● Short task
Report all lines holding "pose".

● Supplied material
↓↓↓

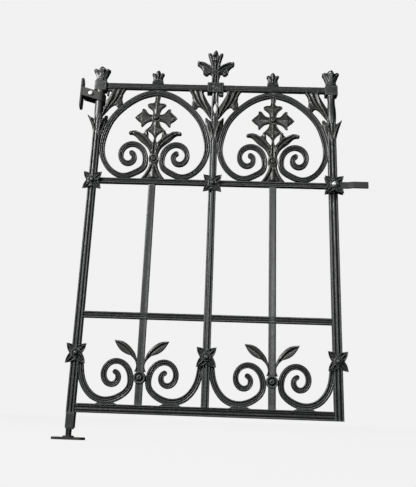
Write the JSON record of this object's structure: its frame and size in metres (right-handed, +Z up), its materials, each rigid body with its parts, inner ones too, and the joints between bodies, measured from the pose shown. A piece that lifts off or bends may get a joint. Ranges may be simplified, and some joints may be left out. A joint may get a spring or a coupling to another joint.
{
  "type": "garden gate",
  "caption": "Ornate cast-iron pedestrian gate with scrolled arch and base panels, finials, a strap-and-pivot hinge and a fall-bar latch.",
  "frame": {"origin": "on the hinge axis, at the underside of the foot plate", "axes": "+Z up along the hinge axis, +X from the hinge stile to the latch stile, -Y towards the moulded front"},
  "size_m": [1.0045, 0.0711, 1.371],
  "materials": {
    "black_cast_iron": "satin black paint over sand-cast iron",
    "black_steel": "thin satin black paint",
    "bracket_iron": "satin black paint",
    "zinc_fasteners": "bright zinc plate"
  },
  "bodies": {
    "post_fittings": {"wall_bracket": "bracket_iron", "hinge_strap": "black_steel", "strap_bolt": "zinc_fasteners", "strap_nut": "zinc_fasteners", "foot_plate": "bracket_iron"},
    "gate_leaf": {"bottom_rail": "black_cast_iron", "centre_finial": "black_cast_iron", "centre_lower_rosette": "black_cast_iron", "centre_sprigs": "black_cast_iron", "centre_stile": "black_cast_iron", "centre_stile_sheath": "black_cast_iron", "centre_upper_rosette": "black_cast_iron", "collar": "black_cast_iron", "collar_screw": "black_cast_iron", "hinge_corner_finial": "black_cast_iron", "hinge_corner_sprig": "black_cast_iron", "hinge_lower_rosette": "black_cast_iron", "hinge_stile": "black_cast_iron", "hinge_stile_sheath": "black_cast_iron", "hinge_upper_rosette": "black_cast_iron", "latch_bolt": "zinc_fasteners", "latch_corner_finial": "black_cast_iron", "latch_corner_sprig": "black_cast_iron", "latch_cover_rosette": "black_cast_iron", "latch_lower_rosette": "black_cast_iron", "latch_nut": "zinc_fasteners", "latch_stile": "black_cast_iron", "latch_stile_sheath": "black_cast_iron", "latch_upper_rosette": "black_cast_iron", "left_bar": "black_cast_iron", "left_cross": "black_cast_iron", "left_crown_finial": "black_cast_iron", "left_inner_arch_scroll": "black_cast_iron", "left_inner_base_scroll": "black_cast_iron", "left_leaf_pair": "black_cast_iron", "left_leaf_spray": "black_cast_iron", "left_lower_hub": "black_cast_iron", "left_outer_arch_scroll": "black_cast_iron", "left_outer_base_scroll": "black_cast_iron", "left_upper_hub": "black_cast_iron", "lock_rail": "black_cast_iron", "lower_rail": "black_cast_iron", "pivot_pin": "black_steel", "pivot_shoe": "black_cast_iron", "right_bar": "black_cast_iron", "right_cross": "black_cast_iron", "right_crown_finial": "black_cast_iron", "right_inner_arch_scroll": "black_cast_iron", "right_inner_base_scroll": "black_cast_iron", "right_leaf_pair": "black_cast_iron", "right_leaf_spray": "black_cast_iron", "right_lower_hub": "black_cast_iron", "right_outer_arch_scroll": "black_cast_iron", "right_outer_base_scroll": "black_cast_iron", "right_upper_hub": "black_cast_iron", "top_rail": "black_cast_iron"},
    "latch": {"latch_bar": "black_steel"}
  },
  "joints": [
    {"name": "leaf_swing", "type": "hinge", "parent": "post_fittings", "child": "gate_leaf", "pos_m": [0, 0, 0], "axis": [0, 0, 1], "range_deg": [-90, 90]},
    {"name": "latch_lift", "type": "hinge", "parent": "gate_leaf", "child": "latch", "pos_m": [0.822, -0.023, 0.843], "axis": [0, -1, 0], "range_deg": [0, 75]}
  ]
}
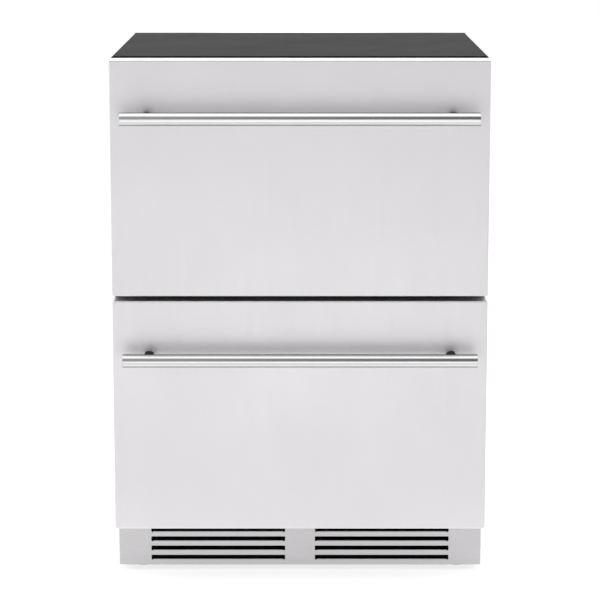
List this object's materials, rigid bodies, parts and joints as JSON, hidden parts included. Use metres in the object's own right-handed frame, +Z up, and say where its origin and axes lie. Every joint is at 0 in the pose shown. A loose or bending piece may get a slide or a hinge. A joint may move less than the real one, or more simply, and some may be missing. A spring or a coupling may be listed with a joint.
{
  "type": "undercounter drawer refrigerator",
  "caption": "Undercounter refrigerator with equal stainless drawer fronts, round bar handles, a black cabinet and a louvred toe grille; the drawers pull out on full-extension slides.",
  "frame": {"origin": "on the floor under the feet, in the middle of the overall width and depth, handles included", "axes": "+Z up, -Y towards the front where the drawers open, +X to the right as seen from the front"},
  "size_m": [0.606, 0.662, 0.864],
  "materials": {
    "front_steel": "vertically and finely brushed stainless sheet, pale and soft in reflection",
    "handle_steel": "satin polished round stainless bar",
    "grille_steel": "brushed stainless sheet with pressed louvre slots",
    "cabinet_paint": "fine-textured black paint on sheet steel",
    "zinc_steel": "galvanised sheet steel with a faint spangle",
    "rail_steel": "zinc plated cold-rolled slide steel",
    "insulation_foam": "rigid foamed insulation, matte cream",
    "liner_plastic": "satin white thermoformed plastic",
    "bin_steel": "brushed stainless bin sheet",
    "gasket_rubber": "soft black extruded gasket",
    "black_plastic": "moulded black plastic, matte",
    "grey_plastic": "moulded grey plastic, matte",
    "aluminium_fin": "mill-finish aluminium fins",
    "coil_black": "black-coated aluminium fins and tubes",
    "copper_tube": "drawn copper tube, slightly dulled",
    "compressor_paint": "black enamel on a pressed steel shell",
    "light_lens": "frosted light diffuser",
    "control_black": "glossy black touch surface"
  },
  "bodies": {
    "cabinet": {"cabinet_wrapper": "cabinet_paint", "rear_panel": "zinc_steel", "machine_cover": "zinc_steel", "base_pan": "cabinet_paint", "cabinet_floor": "cabinet_paint", "cabinet_foam": "insulation_foam", "upper_liner": "liner_plastic", "lower_liner": "liner_plastic", "mullion_rail": "cabinet_paint", "toe_grille": "grille_steel", "evaporator_cover": "liner_plastic", "evaporator_coil": "aluminium_fin", "evaporator_fan_motor": "grey_plastic", "lower_air_outlet": "liner_plastic", "upper_light": "light_lens", "lower_light": "light_lens", "control_panel": "control_black", "power_inlet": "black_plastic", "compressor": "compressor_paint", "condenser_coil": "coil_black", "condenser_fan_shroud": "black_plastic", "drain_pan": "black_plastic", "electronics_box": "grey_plastic", "discharge_line": "copper_tube", "liquid_line": "copper_tube", "suction_line": "copper_tube", "upper_left_cabinet_rail": "rail_steel", "upper_right_cabinet_rail": "rail_steel", "lower_left_cabinet_rail": "rail_steel", "lower_right_cabinet_rail": "rail_steel"},
    "upper_drawer": {"upper_front_skin": "front_steel", "upper_front_foam": "insulation_foam", "upper_front_liner": "liner_plastic", "upper_gasket": "gasket_rubber", "upper_handle_bar": "handle_steel", "upper_left_handle_post": "handle_steel", "upper_right_handle_post": "handle_steel", "upper_bin": "bin_steel", "upper_left_drawer_rail": "rail_steel", "upper_right_drawer_rail": "rail_steel"},
    "lower_drawer": {"lower_front_skin": "front_steel", "lower_front_foam": "insulation_foam", "lower_front_liner": "liner_plastic", "lower_gasket": "gasket_rubber", "lower_handle_bar": "handle_steel", "lower_left_handle_post": "handle_steel", "lower_right_handle_post": "handle_steel", "lower_bin": "bin_steel", "lower_left_drawer_rail": "rail_steel", "lower_right_drawer_rail": "rail_steel"},
    "upper_middle_rails": {"upper_left_middle_rail": "rail_steel", "upper_right_middle_rail": "rail_steel"},
    "lower_middle_rails": {"lower_left_middle_rail": "rail_steel", "lower_right_middle_rail": "rail_steel"},
    "condenser_fan": {"condenser_fan_wheel": "grey_plastic"},
    "evaporator_fan": {"evaporator_fan_wheel": "grey_plastic"},
    "front_left_foot": {"front_left_leg": "zinc_steel"},
    "front_right_foot": {"front_right_leg": "zinc_steel"},
    "rear_left_foot": {"rear_left_leg": "zinc_steel"},
    "rear_right_foot": {"rear_right_leg": "zinc_steel"}
  },
  "joints": [
    {"name": "upper_drawer_slide", "type": "slide", "parent": "cabinet", "child": "upper_drawer", "axis": [0, -1, 0], "range_m": [0, 0.44]},
    {"name": "lower_drawer_slide", "type": "slide", "parent": "cabinet", "child": "lower_drawer", "axis": [0, -1, 0], "range_m": [0, 0.44]},
    {"name": "upper_middle_slide", "type": "slide", "parent": "cabinet", "child": "upper_middle_rails", "axis": [0, -1, 0], "range_m": [0, 0.22]},
    {"name": "lower_middle_slide", "type": "slide", "parent": "cabinet", "child": "lower_middle_rails", "axis": [0, -1, 0], "range_m": [0, 0.22]},
    {"name": "condenser_fan_spin", "type": "hinge", "parent": "cabinet", "child": "condenser_fan", "pos_m": [-0.137, -0.1265, 0.051], "axis": [0, 1, 0], "continuous": true},
    {"name": "evaporator_fan_spin", "type": "hinge", "parent": "cabinet", "child": "evaporator_fan", "pos_m": [0, 0.2675, 0.74], "axis": [0, 1, 0], "continuous": true},
    {"name": "front_left_leg_screw", "type": "slide", "parent": "cabinet", "child": "front_left_foot", "axis": [0, 0, -1], "range_m": [0, 0.025]},
    {"name": "front_right_leg_screw", "type": "slide", "parent": "cabinet", "child": "front_right_foot", "axis": [0, 0, -1], "range_m": [0, 0.025]},
    {"name": "rear_left_leg_screw", "type": "slide", "parent": "cabinet", "child": "rear_left_foot", "axis": [0, 0, -1], "range_m": [0, 0.025]},
    {"name": "rear_right_leg_screw", "type": "slide", "parent": "cabinet", "child": "rear_right_foot", "axis": [0, 0, -1], "range_m": [0, 0.025]}
  ],
  "couplings": [
    {"joint": "upper_middle_slide", "follows": "upper_drawer_slide", "ratio": 0.5},
    {"joint": "lower_middle_slide", "follows": "lower_drawer_slide", "ratio": 0.5}
  ]
}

↑↑↑

● Result
Write the JSON record of this object's structure: its frame and size in metres (right-handed, +Z up), its materials, each rigid body with its parts, inner ones too, and the joints between bodies, measured from the pose shown. A piece that lifts off or bends may get a joint. Ranges may be simplified, and some joints may be left out. A joint may get a spring or a coupling to another joint.
List this object's materials, rigid bodies, parts and joints as JSON, hidden parts included. Use metres in the object's own right-handed frame, +Z up, and say where its origin and axes lie. Every joint is at 0 in the pose shown. A loose or bending piece may get a slide or a hinge. A joint may move less than the real one, or more simply, and some may be missing. A spring or a coupling may be listed with a joint.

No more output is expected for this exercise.